If AI tools increase shipping velocity but this ratio drops significantly, that’s a signal. If the ratio stays constant or improves, the speed gains are real.

It’s not perfect, but it’s measurable and it focuses on what actually matters: are we building things users want?

Coming from mobile development, I want to add a nuance that often gets lost in these productivity discussions: different domains have different measurement realities.

In mobile, our feedback loops are brutal and fast:

  • App Store ratings update in real-time
  • Crash rates are immediately visible
  • User retention at day 1, 7, 30 is measured automatically
  • Performance regressions show up in our monitoring within hours

So when I use AI tools to ship faster, I know pretty quickly if that speed came at a cost. Last month I shipped a feature 3x faster than I would have manually. Within 48 hours, I knew:

  • Crash rate: unchanged
  • 1-day retention on the feature: 72% (above our threshold)
  • ANR rate: actually improved (AI suggested better async patterns)

For mobile, the measurement problem David describes is less acute because the platform forces feedback.

But I also work with backend teams where the feedback loops are much longer. A microservice that “works” in production might be accumulating latency debt, memory leaks, or subtle correctness bugs that don’t surface for months.

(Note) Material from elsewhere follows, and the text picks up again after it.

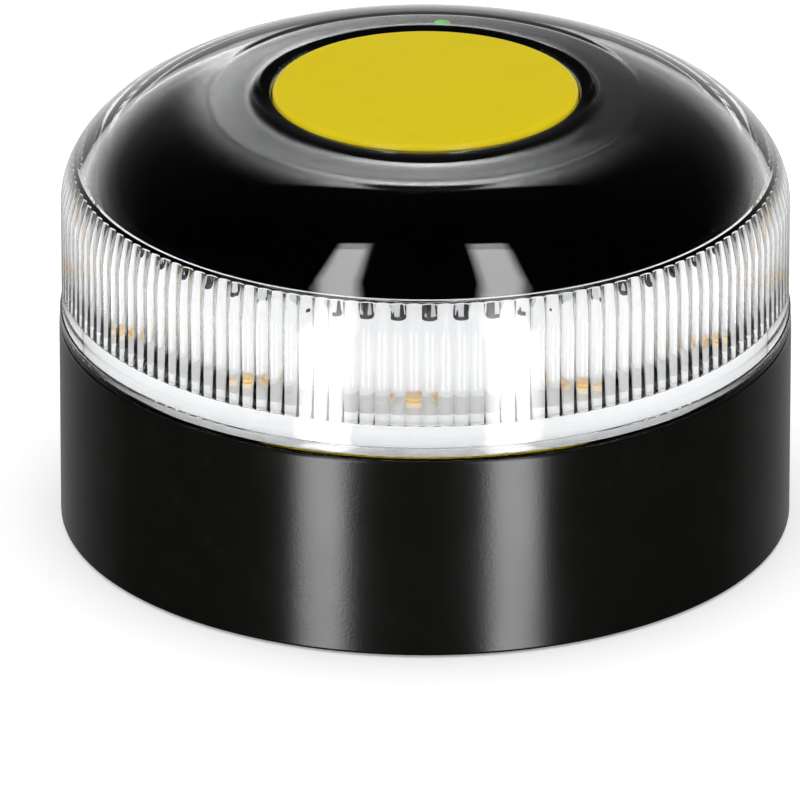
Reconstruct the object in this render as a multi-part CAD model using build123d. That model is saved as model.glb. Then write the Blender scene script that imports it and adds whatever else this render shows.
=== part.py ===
from build123d import *
from math import cos, radians, sin, sqrt
import os

# Magnetic roadside warning beacon: a puck with a clear fluted lens, a push button on top,
# and a battery base that leaves the housing once its lock ring has turned by an eighth of a turn.
# Millimetres, +Z up, origin at the centre of the face it stands on, front of the puck on -Y.

# Driving dimensions
BODY_R = 50.0  # base housing, outside
WALL_R = 47.6  # base housing, inside
HOUSING_Z0 = 0.3  # lower edge of the housing, just clear of the road
HOUSING_Z1 = 28.8  # joint between housing and lens
DECK_Z0, DECK_Z1 = 23.4, 24.8  # floor between the battery bay and the electronics
SKIRT_R0, SKIRT_R1 = 42.0, 43.4  # sealing skirt under the deck

LENS_Z0 = 28.9
LENS_R = 49.65  # clear wall, outside
LENS_INNER_R = 47.0  # clear wall, inside, at the creases between flutes
LENS_FLANGE_R = 49.9
LENS_FLANGE_TOP = 30.7
SHOULDER_R = 22.0  # centre of the quarter ellipses of the dome
SHOULDER_Z = 46.0
OUTER_RISE = 16.1  # height of the outer quarter ellipse
INNER_RISE = 14.5
CREASE_R = 29.3  # the dome ends here in a nearly flat cone
CONE_TOP_Z = 61.95
MOUTH_R = 21.15  # hole for the button
FLUTES = 144
FLUTE_DEPTH = 0.27
FLUTE_START = 1.85  # angle of the first crease, in degrees
FLUTE_Z0, FLUTE_Z1 = 33.2, 50.4

SHROUD_GAP = 0.2  # air between the clear dome and the black one
SHROUD_WALL = 1.8
SHROUD_Z0 = 50.45
WELL_FLOOR_Z = 55.5
WELL_FLOOR_THICK = 1.5
WELL_R = 22.6
COMB_R0, COMB_R1 = 43.8, 45.27  # white ring under the edge of the black dome
COMB_Z0, COMB_Z1 = 47.0, 49.25  # its teeth
TEETH = 72
TOOTH_START = 0.6  # so that each tooth stands behind the middle of every second flute

BUTTON_R = 20.8
BUTTON_TOP = 62.4
BUTTON_CROWN = 0.25
BUTTON_EDGE = 0.8  # rounding of the rim
BUTTON_SKIRT_Z = 57.6
BUTTON_PLATE_Z = 60.7  # underside of the button's top
STEM_R = 3.0
STEM_Z = 52.5
LIGHT_PIPE_Y = 26.8
LIGHT_PIPE_R = 1.15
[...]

My suggestion: domain-specific measurement frameworks.

Mobile teams should track:

  • Crash-free session rate
  • ANR/freeze rate
  • App start time
  • Feature-specific conversion funnels

Backend teams need different metrics:

  • P99 latency trends
  • Error rates over time
  • Resource utilization patterns
  • Time to debug production issues

Web teams, data teams, infra teams — all different.

The mistake is trying to create a universal “AI productivity” metric. The right question is: what already tells us if our domain is healthy, and is that getting better or worse with AI tools?